## [THE TASK]
In the records that follow, the lines from the one containing "ham = make_ham(part, rooms)" to the one containing "obj.matrix_world = world", inclusive, are to be given again exactly.

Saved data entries
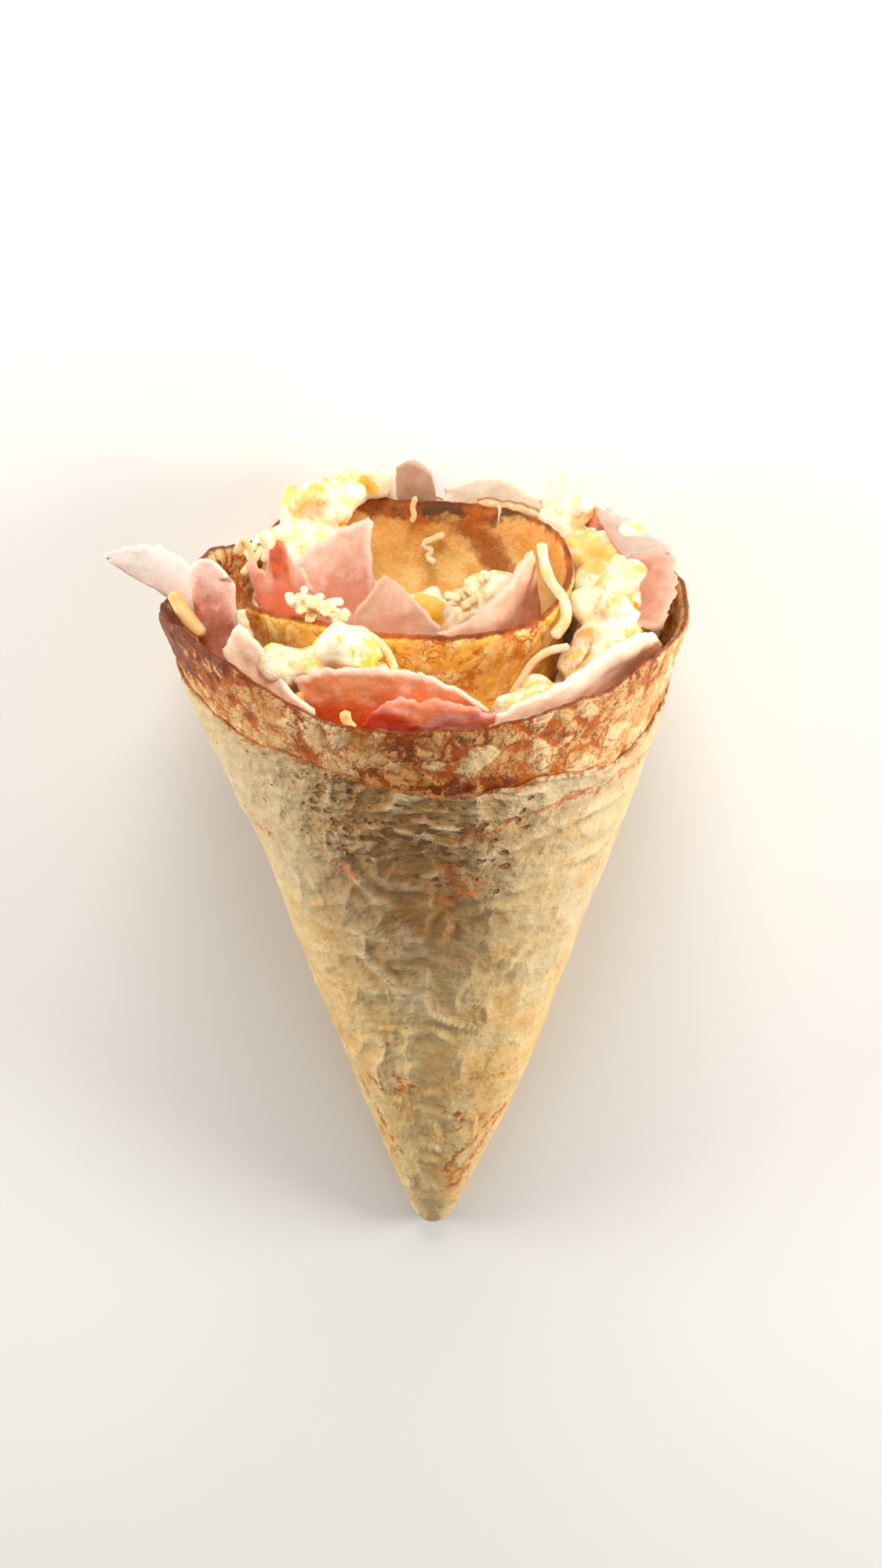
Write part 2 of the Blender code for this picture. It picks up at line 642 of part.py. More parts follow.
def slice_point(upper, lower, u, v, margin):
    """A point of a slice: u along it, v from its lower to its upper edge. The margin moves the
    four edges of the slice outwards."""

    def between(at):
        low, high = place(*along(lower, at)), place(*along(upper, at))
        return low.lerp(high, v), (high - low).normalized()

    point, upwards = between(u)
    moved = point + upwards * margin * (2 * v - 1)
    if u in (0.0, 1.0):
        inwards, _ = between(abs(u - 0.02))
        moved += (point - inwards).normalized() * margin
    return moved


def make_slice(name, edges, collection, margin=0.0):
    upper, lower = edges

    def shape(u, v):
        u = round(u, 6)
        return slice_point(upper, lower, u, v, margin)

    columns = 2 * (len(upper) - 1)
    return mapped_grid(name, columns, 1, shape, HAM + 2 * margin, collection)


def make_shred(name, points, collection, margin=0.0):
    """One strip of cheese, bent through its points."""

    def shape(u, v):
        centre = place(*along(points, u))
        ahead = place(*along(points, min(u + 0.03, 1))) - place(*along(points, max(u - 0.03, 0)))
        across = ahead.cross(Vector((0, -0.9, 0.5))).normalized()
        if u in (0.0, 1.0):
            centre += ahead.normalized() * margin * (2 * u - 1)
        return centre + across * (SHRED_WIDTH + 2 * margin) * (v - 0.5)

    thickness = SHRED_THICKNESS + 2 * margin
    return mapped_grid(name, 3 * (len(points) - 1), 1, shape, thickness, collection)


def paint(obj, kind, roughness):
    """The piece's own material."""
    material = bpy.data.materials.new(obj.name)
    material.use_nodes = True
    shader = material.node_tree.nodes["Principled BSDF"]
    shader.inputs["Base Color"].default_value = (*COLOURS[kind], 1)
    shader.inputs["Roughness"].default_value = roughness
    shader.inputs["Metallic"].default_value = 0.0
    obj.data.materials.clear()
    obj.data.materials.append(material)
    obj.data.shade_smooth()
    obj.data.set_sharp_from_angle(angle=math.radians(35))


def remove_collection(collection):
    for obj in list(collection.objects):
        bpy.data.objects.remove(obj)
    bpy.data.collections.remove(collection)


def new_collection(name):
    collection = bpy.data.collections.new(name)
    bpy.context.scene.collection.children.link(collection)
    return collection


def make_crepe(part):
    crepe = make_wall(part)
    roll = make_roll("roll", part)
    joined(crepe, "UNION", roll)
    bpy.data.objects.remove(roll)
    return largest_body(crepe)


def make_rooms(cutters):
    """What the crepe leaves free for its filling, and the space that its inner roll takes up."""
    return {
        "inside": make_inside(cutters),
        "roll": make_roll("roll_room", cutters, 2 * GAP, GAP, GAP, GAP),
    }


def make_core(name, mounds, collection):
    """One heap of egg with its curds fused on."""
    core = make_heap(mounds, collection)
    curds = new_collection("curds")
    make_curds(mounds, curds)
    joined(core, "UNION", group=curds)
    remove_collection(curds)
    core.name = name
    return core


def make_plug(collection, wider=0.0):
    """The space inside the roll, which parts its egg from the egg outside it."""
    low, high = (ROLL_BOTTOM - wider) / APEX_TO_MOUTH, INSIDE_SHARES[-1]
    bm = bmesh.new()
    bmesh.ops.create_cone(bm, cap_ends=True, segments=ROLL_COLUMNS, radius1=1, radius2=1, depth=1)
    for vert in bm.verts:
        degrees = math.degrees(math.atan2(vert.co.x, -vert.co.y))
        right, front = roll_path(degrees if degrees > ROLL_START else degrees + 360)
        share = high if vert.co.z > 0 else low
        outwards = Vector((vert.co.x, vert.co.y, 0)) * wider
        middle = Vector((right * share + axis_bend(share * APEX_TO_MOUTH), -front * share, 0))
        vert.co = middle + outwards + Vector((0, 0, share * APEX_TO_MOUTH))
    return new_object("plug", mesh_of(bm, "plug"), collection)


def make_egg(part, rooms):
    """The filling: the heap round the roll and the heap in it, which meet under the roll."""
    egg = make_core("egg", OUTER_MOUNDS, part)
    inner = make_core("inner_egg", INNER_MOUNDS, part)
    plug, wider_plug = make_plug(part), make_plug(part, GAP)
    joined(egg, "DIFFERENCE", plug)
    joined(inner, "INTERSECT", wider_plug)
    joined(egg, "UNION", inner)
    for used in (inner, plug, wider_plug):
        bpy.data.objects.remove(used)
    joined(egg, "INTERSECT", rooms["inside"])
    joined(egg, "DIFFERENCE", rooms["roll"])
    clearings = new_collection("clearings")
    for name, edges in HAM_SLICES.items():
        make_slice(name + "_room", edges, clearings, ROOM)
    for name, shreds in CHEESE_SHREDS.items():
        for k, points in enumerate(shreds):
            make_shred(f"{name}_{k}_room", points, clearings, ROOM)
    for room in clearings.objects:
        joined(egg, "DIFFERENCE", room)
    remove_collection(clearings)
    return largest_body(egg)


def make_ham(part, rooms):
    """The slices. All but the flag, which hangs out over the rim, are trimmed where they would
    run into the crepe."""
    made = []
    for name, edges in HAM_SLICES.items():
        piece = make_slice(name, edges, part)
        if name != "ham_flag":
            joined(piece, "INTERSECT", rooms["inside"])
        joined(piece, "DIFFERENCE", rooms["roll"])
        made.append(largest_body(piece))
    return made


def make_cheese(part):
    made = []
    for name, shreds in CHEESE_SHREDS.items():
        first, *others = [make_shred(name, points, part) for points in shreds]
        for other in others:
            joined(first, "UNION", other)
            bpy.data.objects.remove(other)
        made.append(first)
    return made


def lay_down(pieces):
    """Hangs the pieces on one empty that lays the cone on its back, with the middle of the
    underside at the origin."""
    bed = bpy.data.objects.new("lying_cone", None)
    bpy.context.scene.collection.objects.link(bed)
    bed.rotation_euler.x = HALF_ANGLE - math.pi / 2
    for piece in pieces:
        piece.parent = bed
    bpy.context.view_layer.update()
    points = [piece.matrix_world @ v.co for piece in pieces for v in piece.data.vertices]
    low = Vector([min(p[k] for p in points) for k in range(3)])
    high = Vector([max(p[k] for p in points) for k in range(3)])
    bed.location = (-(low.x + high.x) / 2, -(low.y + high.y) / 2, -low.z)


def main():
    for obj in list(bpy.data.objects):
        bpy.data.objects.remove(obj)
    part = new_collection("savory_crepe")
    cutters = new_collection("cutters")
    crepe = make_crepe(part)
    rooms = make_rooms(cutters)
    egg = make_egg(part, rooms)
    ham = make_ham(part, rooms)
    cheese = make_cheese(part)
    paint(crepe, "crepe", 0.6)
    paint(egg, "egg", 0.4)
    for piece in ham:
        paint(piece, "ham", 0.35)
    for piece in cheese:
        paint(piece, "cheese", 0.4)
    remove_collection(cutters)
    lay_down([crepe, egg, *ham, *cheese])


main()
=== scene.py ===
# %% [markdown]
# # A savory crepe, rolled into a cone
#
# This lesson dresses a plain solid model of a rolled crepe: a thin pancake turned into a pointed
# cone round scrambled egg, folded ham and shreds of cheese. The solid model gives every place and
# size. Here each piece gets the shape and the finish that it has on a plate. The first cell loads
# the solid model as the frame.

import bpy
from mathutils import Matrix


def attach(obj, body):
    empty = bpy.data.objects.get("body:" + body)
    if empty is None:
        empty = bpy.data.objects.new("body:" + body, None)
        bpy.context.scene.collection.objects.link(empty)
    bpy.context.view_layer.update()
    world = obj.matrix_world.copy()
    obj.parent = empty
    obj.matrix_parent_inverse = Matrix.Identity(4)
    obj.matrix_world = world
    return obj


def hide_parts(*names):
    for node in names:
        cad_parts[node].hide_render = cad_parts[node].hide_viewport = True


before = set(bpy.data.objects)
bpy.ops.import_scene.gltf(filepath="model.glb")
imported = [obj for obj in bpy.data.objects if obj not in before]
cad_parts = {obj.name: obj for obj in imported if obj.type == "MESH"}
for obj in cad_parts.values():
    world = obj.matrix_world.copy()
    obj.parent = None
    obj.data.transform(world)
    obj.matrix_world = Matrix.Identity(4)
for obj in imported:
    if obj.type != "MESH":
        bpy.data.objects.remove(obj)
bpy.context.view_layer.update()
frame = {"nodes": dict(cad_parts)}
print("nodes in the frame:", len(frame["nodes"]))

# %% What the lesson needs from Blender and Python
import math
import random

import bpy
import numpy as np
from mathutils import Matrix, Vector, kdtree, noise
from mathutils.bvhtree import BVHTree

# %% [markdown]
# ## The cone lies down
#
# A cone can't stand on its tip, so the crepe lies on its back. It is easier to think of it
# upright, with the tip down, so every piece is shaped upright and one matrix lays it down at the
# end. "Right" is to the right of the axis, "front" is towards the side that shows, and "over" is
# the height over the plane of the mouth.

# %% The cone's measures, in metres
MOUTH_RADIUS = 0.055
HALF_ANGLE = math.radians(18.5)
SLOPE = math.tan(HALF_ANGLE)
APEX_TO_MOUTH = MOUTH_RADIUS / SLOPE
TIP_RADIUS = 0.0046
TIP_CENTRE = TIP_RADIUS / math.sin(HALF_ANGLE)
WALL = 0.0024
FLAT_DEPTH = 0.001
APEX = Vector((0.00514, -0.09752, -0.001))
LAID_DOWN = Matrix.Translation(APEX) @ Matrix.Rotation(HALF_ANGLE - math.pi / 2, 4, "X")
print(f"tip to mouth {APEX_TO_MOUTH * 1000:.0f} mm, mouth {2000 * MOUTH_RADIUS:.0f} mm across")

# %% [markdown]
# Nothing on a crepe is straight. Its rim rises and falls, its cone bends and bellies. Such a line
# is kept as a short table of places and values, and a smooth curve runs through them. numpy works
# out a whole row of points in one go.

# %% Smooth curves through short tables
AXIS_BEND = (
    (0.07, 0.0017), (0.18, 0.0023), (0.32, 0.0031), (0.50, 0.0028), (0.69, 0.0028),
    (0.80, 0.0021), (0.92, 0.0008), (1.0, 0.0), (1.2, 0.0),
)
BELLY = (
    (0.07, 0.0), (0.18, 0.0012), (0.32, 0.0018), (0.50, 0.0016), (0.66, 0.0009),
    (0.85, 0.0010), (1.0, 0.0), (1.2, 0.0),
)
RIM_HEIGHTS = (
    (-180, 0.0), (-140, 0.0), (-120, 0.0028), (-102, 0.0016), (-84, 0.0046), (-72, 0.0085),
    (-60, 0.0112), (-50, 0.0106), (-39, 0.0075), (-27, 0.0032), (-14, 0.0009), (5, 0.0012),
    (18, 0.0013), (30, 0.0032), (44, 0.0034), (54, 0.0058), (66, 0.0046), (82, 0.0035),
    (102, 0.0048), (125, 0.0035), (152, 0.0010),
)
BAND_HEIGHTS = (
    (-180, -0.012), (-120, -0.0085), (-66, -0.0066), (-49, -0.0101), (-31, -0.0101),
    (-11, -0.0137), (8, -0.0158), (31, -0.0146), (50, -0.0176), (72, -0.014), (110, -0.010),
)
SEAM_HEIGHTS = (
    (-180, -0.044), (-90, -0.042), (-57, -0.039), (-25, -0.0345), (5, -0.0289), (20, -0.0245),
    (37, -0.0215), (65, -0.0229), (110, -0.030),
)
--
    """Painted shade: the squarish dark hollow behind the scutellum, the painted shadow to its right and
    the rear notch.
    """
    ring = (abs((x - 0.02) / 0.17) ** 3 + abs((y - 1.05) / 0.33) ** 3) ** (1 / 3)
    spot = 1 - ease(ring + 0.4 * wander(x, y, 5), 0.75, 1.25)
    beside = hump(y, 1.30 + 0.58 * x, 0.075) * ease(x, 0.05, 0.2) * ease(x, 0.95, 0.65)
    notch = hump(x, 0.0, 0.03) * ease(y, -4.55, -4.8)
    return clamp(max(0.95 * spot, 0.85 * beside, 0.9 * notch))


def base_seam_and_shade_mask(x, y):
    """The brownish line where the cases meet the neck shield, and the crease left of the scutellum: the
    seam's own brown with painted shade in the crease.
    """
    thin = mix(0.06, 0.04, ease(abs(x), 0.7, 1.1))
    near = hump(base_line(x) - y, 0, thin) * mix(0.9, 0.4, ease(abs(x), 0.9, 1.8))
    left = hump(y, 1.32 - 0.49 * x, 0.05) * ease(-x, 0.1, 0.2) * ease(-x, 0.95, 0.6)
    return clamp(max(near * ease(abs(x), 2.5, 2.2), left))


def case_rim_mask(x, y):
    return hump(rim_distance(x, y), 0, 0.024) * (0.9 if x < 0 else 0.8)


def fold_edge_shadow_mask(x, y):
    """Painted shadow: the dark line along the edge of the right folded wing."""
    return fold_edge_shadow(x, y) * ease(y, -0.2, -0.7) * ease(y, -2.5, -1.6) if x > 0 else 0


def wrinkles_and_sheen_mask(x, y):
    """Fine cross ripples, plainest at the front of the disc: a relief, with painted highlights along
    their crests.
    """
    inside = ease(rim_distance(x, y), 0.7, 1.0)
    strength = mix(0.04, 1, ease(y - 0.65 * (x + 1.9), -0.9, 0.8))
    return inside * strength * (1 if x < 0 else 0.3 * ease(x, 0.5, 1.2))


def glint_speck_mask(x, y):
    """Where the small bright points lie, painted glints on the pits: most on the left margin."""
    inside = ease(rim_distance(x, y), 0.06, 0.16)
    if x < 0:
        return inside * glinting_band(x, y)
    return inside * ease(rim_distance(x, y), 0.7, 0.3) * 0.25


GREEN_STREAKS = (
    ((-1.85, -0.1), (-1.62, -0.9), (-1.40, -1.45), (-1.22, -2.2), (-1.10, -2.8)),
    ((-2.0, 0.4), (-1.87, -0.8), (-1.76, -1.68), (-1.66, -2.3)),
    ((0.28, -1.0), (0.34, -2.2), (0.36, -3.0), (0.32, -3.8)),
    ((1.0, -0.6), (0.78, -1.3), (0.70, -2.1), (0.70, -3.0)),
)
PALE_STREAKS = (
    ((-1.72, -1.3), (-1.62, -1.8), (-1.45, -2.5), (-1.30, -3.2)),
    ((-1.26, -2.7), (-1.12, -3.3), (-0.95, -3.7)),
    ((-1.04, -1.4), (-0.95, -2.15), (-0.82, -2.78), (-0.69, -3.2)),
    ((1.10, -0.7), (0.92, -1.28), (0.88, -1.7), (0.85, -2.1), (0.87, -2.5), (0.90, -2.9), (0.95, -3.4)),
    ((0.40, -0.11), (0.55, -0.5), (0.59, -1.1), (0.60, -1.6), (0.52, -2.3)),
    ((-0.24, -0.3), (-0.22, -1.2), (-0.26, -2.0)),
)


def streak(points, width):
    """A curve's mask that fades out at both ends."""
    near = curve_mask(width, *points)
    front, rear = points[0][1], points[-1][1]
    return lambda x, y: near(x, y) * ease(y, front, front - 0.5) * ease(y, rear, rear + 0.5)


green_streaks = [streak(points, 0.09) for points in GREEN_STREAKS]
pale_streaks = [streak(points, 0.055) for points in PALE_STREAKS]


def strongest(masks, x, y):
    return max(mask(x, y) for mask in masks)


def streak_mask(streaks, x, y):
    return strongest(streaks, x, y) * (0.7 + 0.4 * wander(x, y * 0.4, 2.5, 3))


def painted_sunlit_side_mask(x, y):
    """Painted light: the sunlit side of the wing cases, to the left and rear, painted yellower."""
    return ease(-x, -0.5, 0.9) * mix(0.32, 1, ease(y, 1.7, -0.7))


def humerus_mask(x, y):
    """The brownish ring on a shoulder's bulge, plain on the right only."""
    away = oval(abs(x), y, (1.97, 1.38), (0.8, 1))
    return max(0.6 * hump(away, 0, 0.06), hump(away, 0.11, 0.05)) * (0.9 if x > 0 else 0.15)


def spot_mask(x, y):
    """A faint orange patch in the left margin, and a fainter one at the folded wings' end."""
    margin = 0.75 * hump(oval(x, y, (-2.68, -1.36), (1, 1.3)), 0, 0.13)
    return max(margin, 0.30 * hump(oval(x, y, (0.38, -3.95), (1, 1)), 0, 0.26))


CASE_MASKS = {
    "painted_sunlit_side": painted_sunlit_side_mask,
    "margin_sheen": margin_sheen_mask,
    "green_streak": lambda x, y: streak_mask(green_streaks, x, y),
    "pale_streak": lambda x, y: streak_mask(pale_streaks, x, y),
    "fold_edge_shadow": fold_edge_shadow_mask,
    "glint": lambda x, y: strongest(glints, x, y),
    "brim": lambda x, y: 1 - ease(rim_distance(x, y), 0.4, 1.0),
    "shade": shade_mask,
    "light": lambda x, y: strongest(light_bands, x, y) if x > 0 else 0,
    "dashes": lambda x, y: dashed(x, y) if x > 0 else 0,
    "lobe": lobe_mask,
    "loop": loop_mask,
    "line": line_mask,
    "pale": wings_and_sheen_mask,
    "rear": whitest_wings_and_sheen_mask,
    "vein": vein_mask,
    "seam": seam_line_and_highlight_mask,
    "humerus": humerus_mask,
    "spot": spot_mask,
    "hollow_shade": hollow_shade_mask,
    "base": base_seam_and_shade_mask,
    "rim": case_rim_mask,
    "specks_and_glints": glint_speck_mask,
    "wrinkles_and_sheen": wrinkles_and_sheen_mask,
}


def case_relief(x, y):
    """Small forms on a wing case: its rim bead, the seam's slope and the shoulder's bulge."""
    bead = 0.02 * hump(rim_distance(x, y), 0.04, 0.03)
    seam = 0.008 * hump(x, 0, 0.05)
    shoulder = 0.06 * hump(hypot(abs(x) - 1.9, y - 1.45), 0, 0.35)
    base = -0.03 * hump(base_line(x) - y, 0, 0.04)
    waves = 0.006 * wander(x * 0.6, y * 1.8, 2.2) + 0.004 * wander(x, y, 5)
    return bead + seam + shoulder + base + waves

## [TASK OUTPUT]
    ham = make_ham(part, rooms)
    cheese = make_cheese(part)
    paint(crepe, "crepe", 0.6)
    paint(egg, "egg", 0.4)
    for piece in ham:
        paint(piece, "ham", 0.35)
    for piece in cheese:
        paint(piece, "cheese", 0.4)
    remove_collection(cutters)
    lay_down([crepe, egg, *ham, *cheese])


main()
=== scene.py ===
# %% [markdown]
# # A savory crepe, rolled into a cone
#
# This lesson dresses a plain solid model of a rolled crepe: a thin pancake turned into a pointed
# cone round scrambled egg, folded ham and shreds of cheese. The solid model gives every place and
# size. Here each piece gets the shape and the finish that it has on a plate. The first cell loads
# the solid model as the frame.

import bpy
from mathutils import Matrix


def attach(obj, body):
    empty = bpy.data.objects.get("body:" + body)
    if empty is None:
        empty = bpy.data.objects.new("body:" + body, None)
        bpy.context.scene.collection.objects.link(empty)
    bpy.context.view_layer.update()
    world = obj.matrix_world.copy()
    obj.parent = empty
    obj.matrix_parent_inverse = Matrix.Identity(4)
    obj.matrix_world = world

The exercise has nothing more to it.